Source material
↓
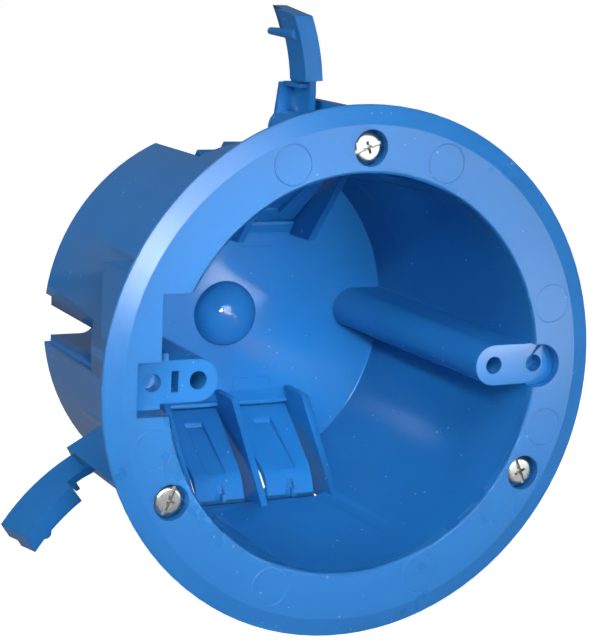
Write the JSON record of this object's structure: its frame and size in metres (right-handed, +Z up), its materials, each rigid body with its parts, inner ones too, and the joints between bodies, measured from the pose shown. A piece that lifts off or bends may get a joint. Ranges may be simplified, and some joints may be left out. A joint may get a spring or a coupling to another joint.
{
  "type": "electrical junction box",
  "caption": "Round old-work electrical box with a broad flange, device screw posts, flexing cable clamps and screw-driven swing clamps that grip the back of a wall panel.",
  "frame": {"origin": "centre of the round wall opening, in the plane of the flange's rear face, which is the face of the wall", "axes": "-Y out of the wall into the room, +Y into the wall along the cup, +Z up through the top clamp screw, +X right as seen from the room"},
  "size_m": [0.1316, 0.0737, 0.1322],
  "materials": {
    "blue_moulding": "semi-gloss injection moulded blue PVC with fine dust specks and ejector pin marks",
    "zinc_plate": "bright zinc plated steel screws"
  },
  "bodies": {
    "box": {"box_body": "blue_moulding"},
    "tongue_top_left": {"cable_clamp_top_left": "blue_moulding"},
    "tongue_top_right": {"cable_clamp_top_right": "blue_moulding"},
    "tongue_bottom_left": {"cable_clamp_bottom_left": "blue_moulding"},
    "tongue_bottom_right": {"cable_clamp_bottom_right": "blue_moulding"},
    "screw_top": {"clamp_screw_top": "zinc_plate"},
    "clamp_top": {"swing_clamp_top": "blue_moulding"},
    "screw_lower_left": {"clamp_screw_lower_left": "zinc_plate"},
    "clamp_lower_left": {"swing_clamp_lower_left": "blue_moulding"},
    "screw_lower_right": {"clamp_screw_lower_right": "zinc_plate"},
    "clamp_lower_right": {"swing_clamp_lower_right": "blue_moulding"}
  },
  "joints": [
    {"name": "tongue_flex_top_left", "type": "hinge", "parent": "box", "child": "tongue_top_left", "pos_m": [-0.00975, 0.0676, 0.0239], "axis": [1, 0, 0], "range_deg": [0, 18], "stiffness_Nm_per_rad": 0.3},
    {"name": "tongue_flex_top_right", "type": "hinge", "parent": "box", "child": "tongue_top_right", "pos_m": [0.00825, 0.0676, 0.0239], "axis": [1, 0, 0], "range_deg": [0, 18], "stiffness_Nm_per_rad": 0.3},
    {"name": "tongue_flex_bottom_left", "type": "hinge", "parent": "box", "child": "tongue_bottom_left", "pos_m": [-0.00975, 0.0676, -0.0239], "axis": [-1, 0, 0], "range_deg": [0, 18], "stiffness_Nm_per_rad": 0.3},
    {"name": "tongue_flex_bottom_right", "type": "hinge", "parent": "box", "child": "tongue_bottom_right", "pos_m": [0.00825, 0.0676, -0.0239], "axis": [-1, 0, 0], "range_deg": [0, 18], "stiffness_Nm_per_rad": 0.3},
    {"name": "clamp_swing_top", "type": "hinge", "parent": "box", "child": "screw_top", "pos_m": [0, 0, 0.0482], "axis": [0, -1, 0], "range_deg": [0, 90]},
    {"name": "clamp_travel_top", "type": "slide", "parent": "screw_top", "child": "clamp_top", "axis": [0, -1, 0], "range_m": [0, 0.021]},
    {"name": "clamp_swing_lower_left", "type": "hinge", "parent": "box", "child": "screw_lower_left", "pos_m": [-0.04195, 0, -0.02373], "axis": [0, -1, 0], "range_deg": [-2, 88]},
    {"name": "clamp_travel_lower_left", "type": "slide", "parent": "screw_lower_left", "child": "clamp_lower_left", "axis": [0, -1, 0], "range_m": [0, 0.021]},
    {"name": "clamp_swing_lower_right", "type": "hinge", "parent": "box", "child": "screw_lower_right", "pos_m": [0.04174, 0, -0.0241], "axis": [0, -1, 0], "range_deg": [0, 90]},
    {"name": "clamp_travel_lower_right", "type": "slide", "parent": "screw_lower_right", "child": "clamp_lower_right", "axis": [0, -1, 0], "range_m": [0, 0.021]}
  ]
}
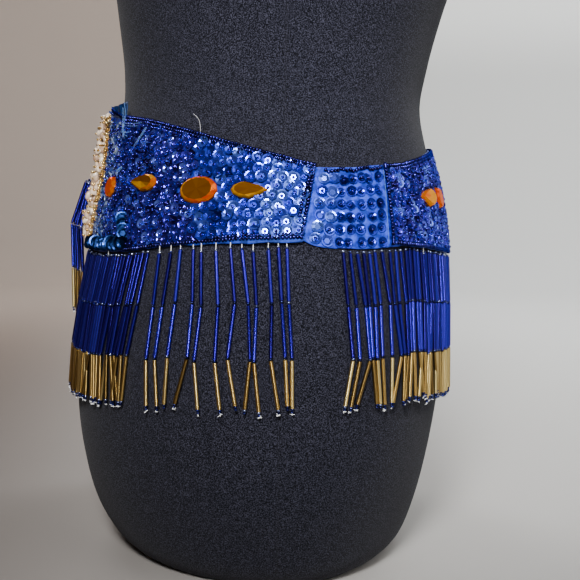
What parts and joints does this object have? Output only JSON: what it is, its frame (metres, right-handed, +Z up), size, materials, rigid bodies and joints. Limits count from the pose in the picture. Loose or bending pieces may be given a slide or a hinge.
↑
What you have to do
Emit the records above again, exactly, with no line skipped.

Solution for this exercise
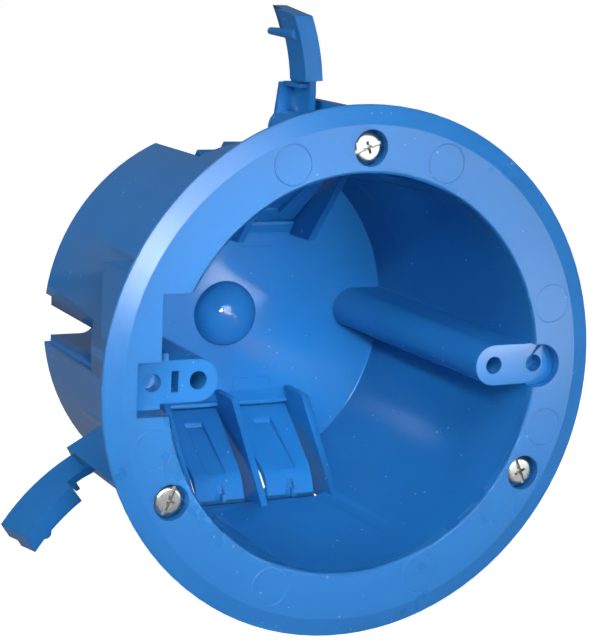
Write the JSON record of this object's structure: its frame and size in metres (right-handed, +Z up), its materials, each rigid body with its parts, inner ones too, and the joints between bodies, measured from the pose shown. A piece that lifts off or bends may get a joint. Ranges may be simplified, and some joints may be left out. A joint may get a spring or a coupling to another joint.
{
  "type": "electrical junction box",
  "caption": "Round old-work electrical box with a broad flange, device screw posts, flexing cable clamps and screw-driven swing clamps that grip the back of a wall panel.",
  "frame": {"origin": "centre of the round wall opening, in the plane of the flange's rear face, which is the face of the wall", "axes": "-Y out of the wall into the room, +Y into the wall along the cup, +Z up through the top clamp screw, +X right as seen from the room"},
  "size_m": [0.1316, 0.0737, 0.1322],
  "materials": {
    "blue_moulding": "semi-gloss injection moulded blue PVC with fine dust specks and ejector pin marks",
    "zinc_plate": "bright zinc plated steel screws"
  },
  "bodies": {
    "box": {"box_body": "blue_moulding"},
    "tongue_top_left": {"cable_clamp_top_left": "blue_moulding"},
    "tongue_top_right": {"cable_clamp_top_right": "blue_moulding"},
    "tongue_bottom_left": {"cable_clamp_bottom_left": "blue_moulding"},
    "tongue_bottom_right": {"cable_clamp_bottom_right": "blue_moulding"},
    "screw_top": {"clamp_screw_top": "zinc_plate"},
    "clamp_top": {"swing_clamp_top": "blue_moulding"},
    "screw_lower_left": {"clamp_screw_lower_left": "zinc_plate"},
    "clamp_lower_left": {"swing_clamp_lower_left": "blue_moulding"},
    "screw_lower_right": {"clamp_screw_lower_right": "zinc_plate"},
    "clamp_lower_right": {"swing_clamp_lower_right": "blue_moulding"}
  },
  "joints": [
    {"name": "tongue_flex_top_left", "type": "hinge", "parent": "box", "child": "tongue_top_left", "pos_m": [-0.00975, 0.0676, 0.0239], "axis": [1, 0, 0], "range_deg": [0, 18], "stiffness_Nm_per_rad": 0.3},
    {"name": "tongue_flex_top_right", "type": "hinge", "parent": "box", "child": "tongue_top_right", "pos_m": [0.00825, 0.0676, 0.0239], "axis": [1, 0, 0], "range_deg": [0, 18], "stiffness_Nm_per_rad": 0.3},
    {"name": "tongue_flex_bottom_left", "type": "hinge", "parent": "box", "child": "tongue_bottom_left", "pos_m": [-0.00975, 0.0676, -0.0239], "axis": [-1, 0, 0], "range_deg": [0, 18], "stiffness_Nm_per_rad": 0.3},
    {"name": "tongue_flex_bottom_right", "type": "hinge", "parent": "box", "child": "tongue_bottom_right", "pos_m": [0.00825, 0.0676, -0.0239], "axis": [-1, 0, 0], "range_deg": [0, 18], "stiffness_Nm_per_rad": 0.3},
    {"name": "clamp_swing_top", "type": "hinge", "parent": "box", "child": "screw_top", "pos_m": [0, 0, 0.0482], "axis": [0, -1, 0], "range_deg": [0, 90]},
    {"name": "clamp_travel_top", "type": "slide", "parent": "screw_top", "child": "clamp_top", "axis": [0, -1, 0], "range_m": [0, 0.021]},
    {"name": "clamp_swing_lower_left", "type": "hinge", "parent": "box", "child": "screw_lower_left", "pos_m": [-0.04195, 0, -0.02373], "axis": [0, -1, 0], "range_deg": [-2, 88]},
    {"name": "clamp_travel_lower_left", "type": "slide", "parent": "screw_lower_left", "child": "clamp_lower_left", "axis": [0, -1, 0], "range_m": [0, 0.021]},
    {"name": "clamp_swing_lower_right", "type": "hinge", "parent": "box", "child": "screw_lower_right", "pos_m": [0.04174, 0, -0.0241], "axis": [0, -1, 0], "range_deg": [0, 90]},
    {"name": "clamp_travel_lower_right", "type": "slide", "parent": "screw_lower_right", "child": "clamp_lower_right", "axis": [0, -1, 0], "range_m": [0, 0.021]}
  ]
}
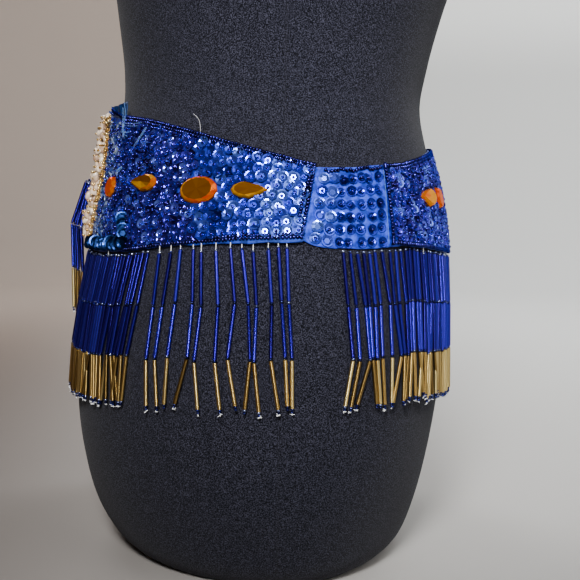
What parts and joints does this object have? Output only JSON: what it is, its frame (metres, right-handed, +Z up), size, materials, rigid bodies and joints. Limits count from the pose in the picture. Loose or bending pieces may be given a slide or a hinge.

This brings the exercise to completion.